また、補充するクーラントの種類(LLCかスーパーLLCか)や色を、ボンネット裏のシールや取扱説明書で確認することが望ましいです。最近の新車では、初回交換時のタイミングが長く設定されたスーパーLLCを利用しているケースが多くなっています。
| 種類 | 主な入手先 | 耐用年数の目安 |
|---|---|---|
| スーパーLLC(S-LLC) | ディーラー、量販店 | 7年~10年程度 |
| LLC(ロング・ライフ・クーラント) | 量販店 | 2年~3年程度 |
冷却水の補充には、現在入っているものと同じ種類のクーラントを使用してください。異なる種類を混ぜると、内部パーツが錆びやすくなるなど、トラブルの発生リスクが高まる可能性があります。
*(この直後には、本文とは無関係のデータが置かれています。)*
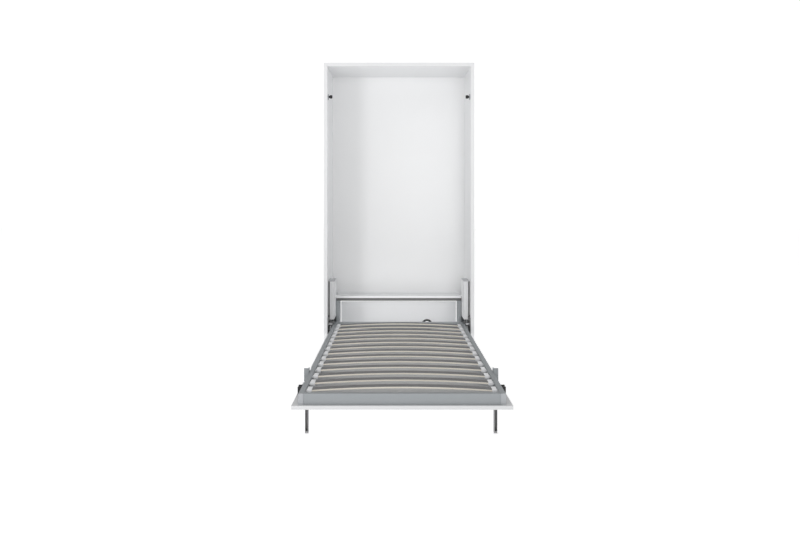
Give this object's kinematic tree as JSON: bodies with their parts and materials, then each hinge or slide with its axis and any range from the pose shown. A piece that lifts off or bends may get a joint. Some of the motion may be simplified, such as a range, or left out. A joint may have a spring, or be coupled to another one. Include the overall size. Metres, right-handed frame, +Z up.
{
  "type": "wall bed",
  "caption": "Vertical fold-down single wall bed: white carcass, steel frame with sprung slats on side pivots, folding legs, gas springs and a shelf.",
  "frame": {"origin": "bottom centre of the open bed's box, on the floor", "axes": "+Z up, +Y towards the wall, +X to the right of someone who stands at the bed's foot and looks at the wall"},
  "size_m": [1.05, 2.176, 2.19],
  "materials": {
    "white_board": "white melamine-faced board, satin gloss",
    "beech": "plain turned wood",
    "black_plastic": "fine moulded texture",
    "dark_steel": "dark grey powder coat",
    "silver_steel": "silver-grey powder coat",
    "silver_plastic": "grey moulded",
    "zinc": "bright zinc plate",
    "white_plastic": "smooth moulded",
    "black_steel": "black enamel",
    "chrome": "ground and plated",
    "slat_wood": "birch veneer strip with a dark grey foil on its faces and bare edges"
  },
  "bodies": {
    "carcass": {"side_left": "white_board", "side_right": "white_board", "top_board": "white_board", "carcass_dowels": "beech", "back_panel_upper": "white_board", "back_panel_lower": "white_board", "cable_grommet": "black_plastic", "plinth_board": "white_board", "floor_rail": "white_board", "shelf_board": "white_board", "shelf_crossbar": "dark_steel", "upright_left": "silver_steel", "upright_right": "silver_steel", "wall_brackets": "zinc", "wall_plate_left": "dark_steel", "wall_plate_right": "dark_steel", "plate_screws": "zinc", "pivot_studs": "zinc", "spring_studs": "zinc", "gas_cover_left": "white_plastic", "gas_cover_right": "white_plastic", "cover_caps": "silver_plastic", "latch_flanges": "silver_plastic", "latch_knobs": "black_plastic"},
    "bed": {"side_rail_left": "silver_steel", "side_rail_right": "silver_steel", "foot_rail": "silver_steel", "head_rail": "silver_steel", "rail_end_caps": "silver_plastic", "front_panel": "white_board", "panel_brackets": "zinc", "pivot_plate_left": "dark_steel", "pivot_plate_right": "dark_steel", "pivot_bushes": "zinc", "catch_blocks": "black_plastic", "leg_bracket_left": "silver_steel", "leg_bracket_right": "silver_steel", "leg_pins": "zinc", "slat_holders_left": "white_plastic", "slat_holders_right": "white_plastic", "slat_01": "slat_wood", "slat_02": "slat_wood", "slat_03": "slat_wood", "slat_04": "slat_wood", "slat_05": "slat_wood", "slat_06": "slat_wood", "slat_07": "slat_wood", "slat_08": "slat_wood", "slat_09": "slat_wood", "slat_10": "slat_wood", "slat_11": "slat_wood", "slat_12": "slat_wood", "slat_13": "slat_wood", "slat_14": "slat_wood"},
    "leg_left": {"leg_left": "silver_steel"},
    "leg_right": {"leg_right": "silver_steel"},
    "spring_body_left": {"gas_cylinder_left": "black_steel"},
    "spring_body_right": {"gas_cylinder_right": "black_steel"},
    "spring_rod_left": {"gas_rod_left": "chrome"},
    "spring_rod_right": {"gas_rod_right": "chrome"}
  },
  "joints": [
    {"name": "bed_fold", "type": "hinge", "parent": "carcass", "child": "bed", "pos_m": [0, 0.718, 0.315], "axis": [-1, 0, 0], "range_deg": [0, 90]},
    {"name": "leg_fold_left", "type": "hinge", "parent": "bed", "child": "leg_left", "pos_m": [-0.478, -0.661, 0.298], "axis": [1, 0, 0], "range_deg": [0, 90]},
    {"name": "spring_swing_left", "type": "hinge", "parent": "carcass", "child": "spring_body_left", "pos_m": [-0.477, 0.818, 0.6], "axis": [-1, 0, 0], "range_deg": [0, 16]},
    {"name": "spring_stroke_left", "type": "slide", "parent": "spring_body_left", "child": "spring_rod_left", "axis": [0, 0, -1], "range_m": [0, 0.1057]},
    {"name": "leg_fold_right", "type": "hinge", "parent": "bed", "child": "leg_right", "pos_m": [0.478, -0.661, 0.298], "axis": [1, 0, 0], "range_deg": [0, 90]},
    {"name": "spring_swing_right", "type": "hinge", "parent": "carcass", "child": "spring_body_right", "pos_m": [0.477, 0.818, 0.6], "axis": [-1, 0, 0], "range_deg": [0, 16]},
    {"name": "spring_stroke_right", "type": "slide", "parent": "spring_body_right", "child": "spring_rod_right", "axis": [0, 0, -1], "range_m": [0, 0.1057]}
  ],
  "couplings": [
    {"joint": "leg_fold_left", "follows": "bed_fold", "ratio": 1},
    {"joint": "spring_swing_left", "follows": "bed_fold", "ratio": 0.17717},
    {"joint": "spring_stroke_left", "follows": "bed_fold", "m_per_rad": 0.0671},
    {"joint": "leg_fold_right", "follows": "bed_fold", "ratio": 1},
    {"joint": "spring_swing_right", "follows": "bed_fold", "ratio": 0.17717},
    {"joint": "spring_stroke_right", "follows": "bed_fold", "m_per_rad": 0.0671}
  ]
}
3. クーラントの残量が「LOW 」「MIN」以下となっていたら補充します
リザーバータンクの目印「FULL/LOW」または「MAX/MIN」を確認し、残量が下限を意味する「MIN」または「LOW」以下であれば、クーラント液の補充を実施します。
量販店などで売られている商品には、水で希釈して濃度を調整する原液タイプと、そのまま使える補充液タイプがありますが、手軽に継ぎ足す際にはそのまま利用できる「クーラント補充液」が便利です。
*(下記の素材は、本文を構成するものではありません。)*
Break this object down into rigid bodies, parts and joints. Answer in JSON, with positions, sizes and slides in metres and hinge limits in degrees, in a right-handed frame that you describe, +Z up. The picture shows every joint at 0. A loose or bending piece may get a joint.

4. クーラントを「FULL」「MAX」付近にまで継ぎ足してキャップを閉めます
リザーバータンクの容器の口から、こぼさぬように慎重にクーラント液を継ぎ足し、上限値の目安である「FULL」または「MAX」にまで達したら補充をストップし、リザーバータンクのキャップを閉めれば作業は終了です。
もし、定期的に補充しているにもかかわらず、いつもよりも溶液の減少量が多いと感じた場合は、ラジエーターやゴムホースなどからクーラントが漏れ出ている可能性が高いため、原因を特定してもらうためにディーラーや整備工場にメンテナンスチェックを依頼しましょう。
クーラントはエンジンの強い味方!定期的に状態チェックをしましょう
近年のクーラントは品質が向上し、こまめに交換する必要が少なくなりましたが、それでも長期間使い続ければ防錆性能などが低下してしまいます。クーラントは、エンジンの状態を適切に維持するためには欠かせないものです。
クーラントの自己チェックポイント
- クーラントの量が適量であるかどうか
- クーラントの色が鮮やかで濁っていないか
- 車両の下などにクーラントが漏れていないか
- 焦げ臭いまたは甘いにおいはしないか
寒さが厳しくなる冬が始まる前など、時期を決めてクーラントの状態を定期的にチェックすることで、より安心して車に乗り続けることができます。